**Provided information**
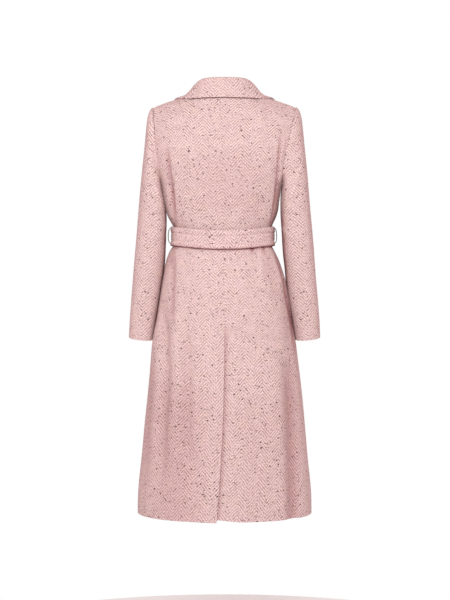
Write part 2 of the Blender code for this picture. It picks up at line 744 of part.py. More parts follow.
def belt_knot():
    """The knot: a soft lump with a band crossing it, drawn in at its two sides."""
    bm = bmesh.new()
    bmesh.ops.create_cube(bm, size=1.0)
    bmesh.ops.subdivide_edges(bm, edges=bm.edges[:], cuts=3, use_grid_fill=True)
    for v in bm.verts:
        x, y, z = v.co
        round_off = 1 - 0.55 * (x * x + z * z)
        v.co.x = x * 0.060 * (1 - 0.25 * abs(z) * 2 * abs(z))
        v.co.z = z * 0.056 * (1 + 0.10 * x)
        v.co.y = y * 0.030 * round_off if y < 0 else y * 0.010
    bmesh.ops.translate(bm, verts=bm.verts[:], vec=(KNOT_X, belt_front - 0.0062, KNOT_Z))
    mesh = bpy.data.meshes.new("belt_knot")
    bm.to_mesh(mesh)
    bm.free()
    mesh.shade_smooth()
    piece = bpy.data.objects.new("belt_knot", mesh)
    coat.objects.link(piece)
    piece.data.materials.append(wool_belt)


belt_knot()


def belt_end(name, x_top, x_low, long, lift):
    """One hanging end of the belt: a flat band from the knot down the skirt."""
    rows = []
    steps = 12
    for i in range(steps + 1):
        run = i / steps
        z = KNOT_Z - 0.0372 - long * run
        middle = x_top + (x_low - x_top) * run**0.8
        row = []
        for k in range(4):
            across = BELT_TALL * (0.5 - k / 3) * (0.62 + 0.38 * soft(run, 0.0, 0.20))
            settle = lift + 0.016 * (1 - soft(run, 0.0, 0.35))
            row.append(front_place(middle + across, z, settle))
        rows.append(row)
    wall(name, rows, wool_belt, thickness=BELT_WALL, flip=False)


belt_end("belt_end_left", KNOT_X + 0.016, 0.060, 0.330, 0.0050)
belt_end("belt_end_right", KNOT_X - 0.020, -0.030, 0.370, 0.0050)


# ---------------------------------------------------------------- thread belt loops
def belt_loop(name, side):
    """A thread loop at a side seam that holds the belt."""
    curve = bpy.data.curves.new(name, "CURVE")
    curve.dimensions = "3D"
    curve.bevel_depth = 0.0009
    curve.bevel_resolution = 1
    curve.use_fill_caps = True
    top, low = BELT_Z + 0.034, BELT_Z - 0.033
    upper = body_point(side, 1, top, math.pi / 2)
    lower = body_point(side, 1, low, math.pi / 2)
    outer = side * 0.1387 + 0.0065 + side * 0.0100
    line = [
        Vector((upper.x + side * 0.0015, 0.004, top)),
        Vector((outer - side * 0.0020, 0.004, top - 0.010)),
        Vector((outer, 0.004, BELT_Z)),
        Vector((outer - side * 0.0020, 0.004, low + 0.010)),
        Vector((lower.x + side * 0.0015, 0.004, low)),
    ]
    points = smooth_line(line, 10)
    spline = curve.splines.new("POLY")
    spline.points.add(len(points) - 1)
    for slot, point in zip(spline.points, points):
        slot.co = (*point, 1.0)
    piece = bpy.data.objects.new(name, curve)
    coat.objects.link(piece)
    curve.materials.append(thread)


belt_loop("belt_loop_left", 1)
belt_loop("belt_loop_right", -1)
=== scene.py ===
"""A belted wrap coat in pink herringbone wool, filled out with nobody in it."""
import math

import bpy
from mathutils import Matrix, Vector, noise
from mathutils.bvhtree import BVHTree


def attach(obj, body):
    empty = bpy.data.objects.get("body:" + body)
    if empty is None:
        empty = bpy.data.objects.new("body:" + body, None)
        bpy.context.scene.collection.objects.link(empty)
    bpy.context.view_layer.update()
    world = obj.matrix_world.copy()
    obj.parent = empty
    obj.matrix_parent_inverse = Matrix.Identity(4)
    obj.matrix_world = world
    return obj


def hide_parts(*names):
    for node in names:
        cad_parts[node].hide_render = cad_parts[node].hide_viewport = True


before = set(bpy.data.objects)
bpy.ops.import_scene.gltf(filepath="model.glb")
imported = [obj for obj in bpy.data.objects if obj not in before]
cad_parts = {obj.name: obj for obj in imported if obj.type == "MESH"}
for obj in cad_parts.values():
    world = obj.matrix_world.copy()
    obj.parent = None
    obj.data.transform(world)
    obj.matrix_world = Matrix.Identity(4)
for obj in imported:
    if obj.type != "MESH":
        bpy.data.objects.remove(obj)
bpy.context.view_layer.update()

# ---------------------------------------------------------------- the two halves of the back
# Heavy herringbone wool about 2.6 mm thick, cut in a left and a right half. They are sewn
# together down the middle, and below the vent's top the left half laps over the right one.
WALL = 0.0026
SEAM = 0.0002
HEM_Z = -1.120
CHEST_Z = -0.165
UNDERARM_Z = -0.250
NECK_HALF = 0.079
NECK_DEPTH = 0.062
NECK_DROP = 0.008
SHOULDER_X = 0.1905
SHOULDER_Z = -0.0385
BELT_Z = -0.383
BELT_DIP = 0.013
VENT_TOP = -0.6225
VENT_LAP = 0.045
ROW_STEP = 0.0062
LINE_STEPS = 120
WAIST_HALF = 0.137


def table(columns, rows):
    """Rows of sizes, each value under its column's name."""
    return [dict(zip(columns.split(), row)) for row in rows]


# Rings of the body: height, half width, depth of back and front, squareness, sideways shift.
RINGS = table("z half back front square shift", [
    (-1.1300, 0.2328, 0.172, 0.160, 2.10, 0.0000),
    (-1.0750, 0.2316, 0.168, 0.157, 2.10, 0.0000),
    (-0.9550, 0.2200, 0.159, 0.151, 2.12, 0.0000),
    (-0.8344, 0.2080, 0.151, 0.146, 2.15, 0.0000),
    (-0.7138, 0.1959, 0.143, 0.140, 2.20, 0.0003),
    (-0.6736, 0.1922, 0.140, 0.138, 2.20, 0.0005),
    (-0.6100, 0.1815, 0.136, 0.134, 2.22, 0.0010),
    (-0.5530, 0.1738, 0.130, 0.130, 2.25, 0.0000),
    (-0.4994, 0.1640, 0.122, 0.124, 2.25, 0.0018),
    (-0.4458, 0.1504, 0.111, 0.116, 2.25, 0.0050),
    (-0.4190, 0.1390, 0.103, 0.110, 2.25, 0.0062),
    (-0.4060, 0.1312, 0.098, 0.106, 2.25, 0.0052),
    (-0.3830, 0.1302, 0.097, 0.105, 2.25, 0.0046),
    (-0.3600, 0.1312, 0.098, 0.106, 2.25, 0.0047),
    (-0.3500, 0.1350, 0.100, 0.108, 2.28, 0.0056),
    (-0.3300, 0.1450, 0.104, 0.113, 2.35, 0.0064),
    (-0.3118, 0.1505, 0.106, 0.117, 2.40, 0.0068),
    (-0.2800, 0.1560, 0.109, 0.122, 2.55, 0.0082),
    (-0.2500, 0.1612, 0.111, 0.126, 2.70, 0.0078),
    (-0.2250, 0.1694, 0.112, 0.127, 2.80, 0.0060),
    (-0.1960, 0.1795, 0.112, 0.126, 2.90, 0.0045),
    (-0.1650, 0.1880, 0.111, 0.124, 3.00, 0.0035),
])

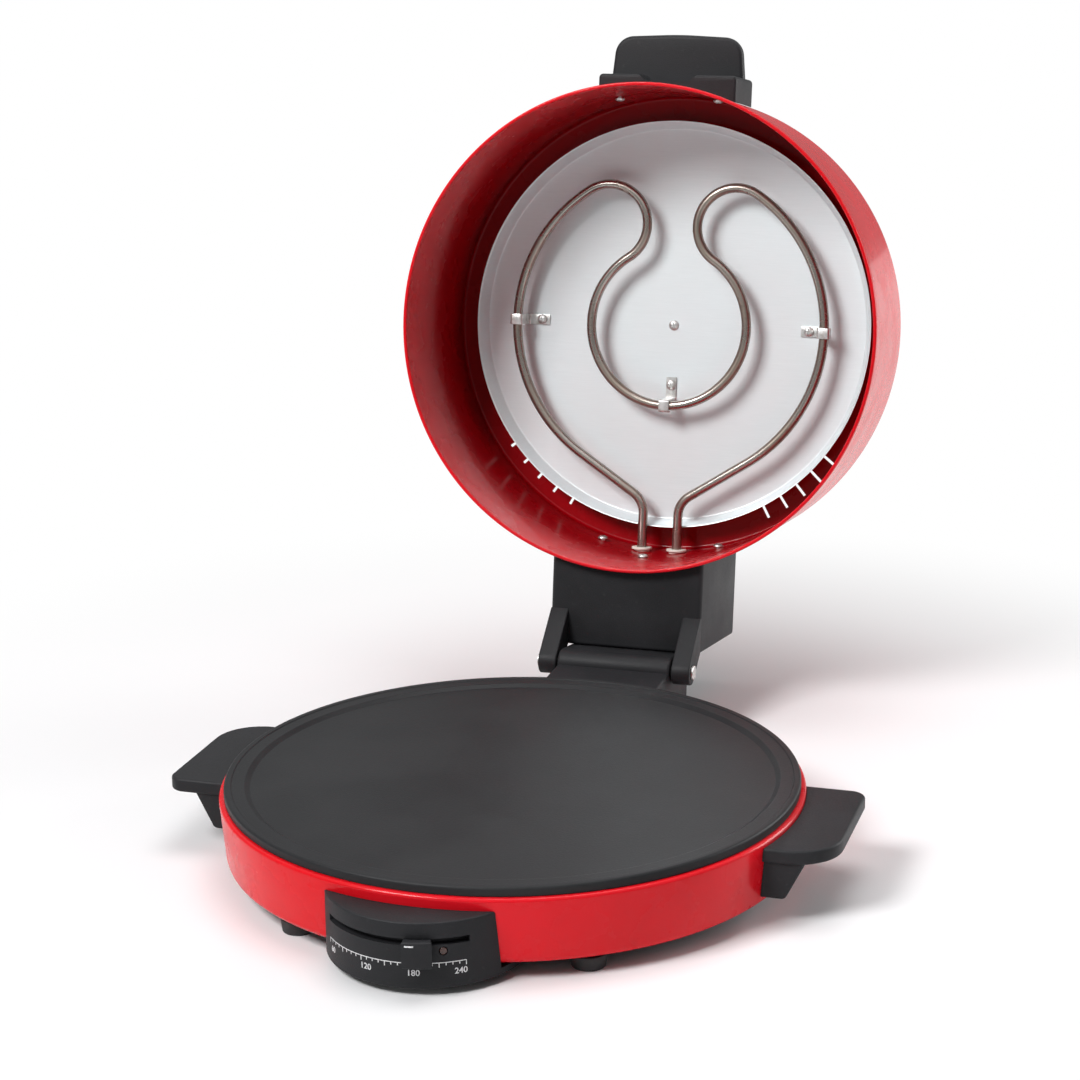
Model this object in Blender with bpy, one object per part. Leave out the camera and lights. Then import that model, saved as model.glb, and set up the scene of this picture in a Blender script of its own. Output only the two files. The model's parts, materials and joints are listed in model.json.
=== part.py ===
"""Electric roti maker: a round baking base with a deep lid that tips back on a rear hinge.

Metres, +Z up. The base frame has its zero at the middle of the shell's lip, with the
controls towards -Y and the hinge towards +Y. The lid frame has its zero at the middle of
the lid's rim, with +Z towards the lid's top, and it is modelled closed. An empty on the
hinge pin's axis tips it back to the pose it rests in.
"""

from math import asin, cos, degrees, pi, radians, sin, sqrt, tan

import bmesh
import bpy
from mathutils import Matrix, Vector

# Shared sizes
SEAT_GAP = 0.0003
CURVE_SLACK = 0.0011
OVERRUN = 0.004
WELD = 0.000001
ROUND_STEPS = 48
SMALL_STEPS = 16
SCREW_STEPS = 8
CORNER_STEPS = 2
TAB_STEPS = 5
SHARP_DEG = 35.0

# Base shell: a shallow steel drum with an open top
LIP_R = 0.165
SHELL_TAPER = 0.003
SHELL_H = 0.0373
SHELL_T = 0.001
LIP_BEND_R = 0.0016
SHELL_BEND_R = 0.004
LEDGE_W = 0.008
FLANGE_W = 0.022
ROOT_DEPTH = 0.045

# Bottom cover and feet
COVER_INSET = 0.006
COVER_T = 0.001
COVER_EDGE_T = 0.0004
FOOT_R = 0.009
FOOT_TOP_R = 0.0100
FOOT_H = 0.008
FOOT_INSET = 0.008
FOOT_ANGLE_DEG = 33.0
FOOT_BORE_R = 0.0026
FOOT_COUNTER_R = 0.0052
FOOT_COUNTER_H = 0.0042

# Cooking plate: a casting with a raised rim, three bosses underneath
PLATE_INSET = 0.003
PLATE_RISE = 0.0053
PLATE_EDGE_R = 0.0016
PLATE_LAND_W = 0.0115
PLATE_DISH = 0.0025
PLATE_SLOPE = 0.0030
PLATE_T = 0.007
BOSS_R = 0.0065
CENTRE_BOSS_H = 0.0155

# Lower element, its two clips, its heat shield and the centre bolt
LOWER_RING_INSET = 0.080
LOWER_TUBE_R = 0.0032
LOWER_LEG_X = 0.009
LOWER_LEG_GAP = 0.003
LOWER_JOIN_DEG = 24.0
LOWER_BEND_R = 0.012
CLIP_T = 0.0008
CLIP_W = 0.007
CLIP_BEND_R = 0.0012
LOWER_CLIP_BOSS_IN = 0.019
LOWER_CLIP_TAIL = 0.007
SHIELD_MARGIN = 0.023
SHIELD_FLARE = 0.004
SHIELD_LIP_H = 0.006
SHIELD_T = 0.0008
SHIELD_BEND_R = 0.0015
BOLT_R = 0.0025
BOLT_HEAD_R = 0.005
BOLT_HEAD_H = 0.0035
BOLT_BITE = 0.0115
BOLT_TIP_GAP = 0.0015
SPACER_R = 0.005

# Control housing: an upright drum in the front wall, with the lever's curved slot
DRUM_X = -0.004
DRUM_SET = 0.034
DRUM_R = 0.054
DRUM_T = 0.0022
DRUM_TOP = 0.0065
DRUM_DROP = 0.0039
DRUM_EDGE = 0.0008
WINDOW_HALF = 0.043
WINDOW_TOP = 0.008
WINDOW_SILL_RISE = 0.0043
SLOT_Z = -0.017
SLOT_H = 0.0036
DIAL_MID_DEG = -4.0
DIAL_HALF_DEG = 43.5
LEVER_REST_DEG = 13.5

# Thermostat with its lever
THERMOSTAT_R = 0.015
THERMOSTAT_H = 0.009
THERMOSTAT_NECK_R = 0.0055
THERMOSTAT_NECK_H = 0.0015
SPINDLE_R = 0.003
SPINDLE_DEPTH = 0.004
SPINDLE_TAIL = 0.0025
ARM_T = 0.002
ARM_HUB = 0.007
ARM_HALF = 0.0025
ARM_NECK = 0.014
ARM_ROUND = 0.0012
ARM_BITE = 0.0025
KNOB_GAP = 0.0005
KNOB_DEPTH = 0.0055
KNOB_W = 0.0157
KNOB_ABOVE = 0.0022
KNOB_BELOW = 0.0134
KNOB_EDGE = 0.0010

# Pilot lamp in the housing's wall
LAMP_DEG = 27.5
LAMP_Z = -0.0221
LENS_R = 0.0021
LENS_DEPTH = 0.0040
LAMP_R = 0.0028
LAMP_L = 0.008
LAMP_CHAMFER = 0.0007

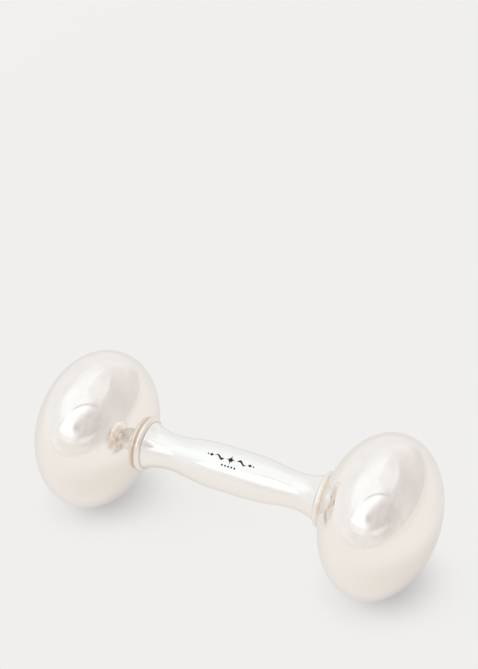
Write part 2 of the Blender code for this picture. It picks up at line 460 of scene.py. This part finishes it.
def spheroid_at(radius, inset=0.0):
    """How far from a head's centre its surface is, at a radius from the axis, moved in by inset."""
    share = radius / (HEAD_RADIUS - inset)
    return (HEAD_HALF_WIDTH - inset) * math.sqrt(max(0.0, 1.0 - share * share))


def meridian(inset, hole_radius):
    """Points from a head's widest line to its pole, or to the edge of a hole there."""
    width, radius = HEAD_HALF_WIDTH - inset, HEAD_RADIUS - inset
    first = math.asin(hole_radius / radius)
    points = []
    for step in range(DOME_STEPS + 1):
        angle = math.pi / 2 + (first - math.pi / 2) * step / DOME_STEPS
        points.append((width * math.cos(angle), radius * math.sin(angle)))
    return points


def head_dome(name, end, side, hole_radius, materials):
    """Half a head as a thin shell. end is the end of the rattle, side the way that the dome faces."""
    outer = meridian(0.0, hole_radius)
    inner = meridian(HEAD_WALL, hole_radius)[::-1]
    outline = [(end * (HEAD_CENTRE + side * along), radius) for along, radius in outer + inner]
    bm = turned(outline)
    for face in bm.faces:
        middle = face.calc_center_median() - Vector((end * HEAD_CENTRE, 0.0, AXIS_HEIGHT))
        reach = math.hypot(middle.x / HEAD_HALF_WIDTH, math.hypot(middle.y, middle.z) / HEAD_RADIUS)
        face.material_index = 0 if reach > 1.0 - 0.5 * HEAD_WALL / HEAD_RADIUS else 1
    return finished(name, bm, materials)


def handle_radius(along):
    """The handle's outer radius at a distance from its middle."""
    distance = abs(along)
    if distance <= HANDLE_NECK_AT:
        fall = math.cos(math.pi * (distance / HANDLE_NECK_AT) ** SWELL_POWER)
        return HANDLE_NECK_RADIUS + (HANDLE_MIDDLE_RADIUS - HANDLE_NECK_RADIUS) * (1 + fall) / 2
    share = (distance - HANDLE_NECK_AT) / (HANDLE_FLARE_AT - HANDLE_NECK_AT)
    return HANDLE_NECK_RADIUS + (HANDLE_END_RADIUS - HANDLE_NECK_RADIUS) * share**FLARE_POWER


def handle_outline():
    """The handle's wall, with a hollow fillet of solder at each end where it meets its bead."""
    last = HANDLE_END_AT - FILLET_RADIUS
    stations = [-last + 2 * last * step / HANDLE_STEPS for step in range(HANDLE_STEPS + 1)]
    outer = [(along, handle_radius(along)) for along in stations]
    inner = [(along, radius - HANDLE_WALL) for along, radius in outer]
    fillet = rounded((last, outer[-1][1] + FILLET_RADIUS), FILLET_RADIUS, -90, 0, FILLET_STEPS)[1:]
    end = fillet + [(HANDLE_END_AT, inner[-1][1])]
    return outer + end + inner[::-1] + [(-along, radius) for along, radius in end[::-1]]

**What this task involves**
Using the data above, transcribe the lines that run from the line with "if empty is" to the line with "return [dict(zip(columns.split(), row))", both ends kept, and output nothing else.

**Written response**
    if empty is None:
        empty = bpy.data.objects.new("body:" + body, None)
        bpy.context.scene.collection.objects.link(empty)
    bpy.context.view_layer.update()
    world = obj.matrix_world.copy()
    obj.parent = empty
    obj.matrix_parent_inverse = Matrix.Identity(4)
    obj.matrix_world = world
    return obj


def hide_parts(*names):
    for node in names:
        cad_parts[node].hide_render = cad_parts[node].hide_viewport = True


before = set(bpy.data.objects)
bpy.ops.import_scene.gltf(filepath="model.glb")
imported = [obj for obj in bpy.data.objects if obj not in before]
cad_parts = {obj.name: obj for obj in imported if obj.type == "MESH"}
for obj in cad_parts.values():
    world = obj.matrix_world.copy()
    obj.parent = None
    obj.data.transform(world)
    obj.matrix_world = Matrix.Identity(4)
for obj in imported:
    if obj.type != "MESH":
        bpy.data.objects.remove(obj)
bpy.context.view_layer.update()

# ---------------------------------------------------------------- the two halves of the back
# Heavy herringbone wool about 2.6 mm thick, cut in a left and a right half. They are sewn
# together down the middle, and below the vent's top the left half laps over the right one.
WALL = 0.0026
SEAM = 0.0002
HEM_Z = -1.120
CHEST_Z = -0.165
UNDERARM_Z = -0.250
NECK_HALF = 0.079
NECK_DEPTH = 0.062
NECK_DROP = 0.008
SHOULDER_X = 0.1905
SHOULDER_Z = -0.0385
BELT_Z = -0.383
BELT_DIP = 0.013
VENT_TOP = -0.6225
VENT_LAP = 0.045
ROW_STEP = 0.0062
LINE_STEPS = 120
WAIST_HALF = 0.137


def table(columns, rows):
    """Rows of sizes, each value under its column's name."""
    return [dict(zip(columns.split(), row)) for row in rows]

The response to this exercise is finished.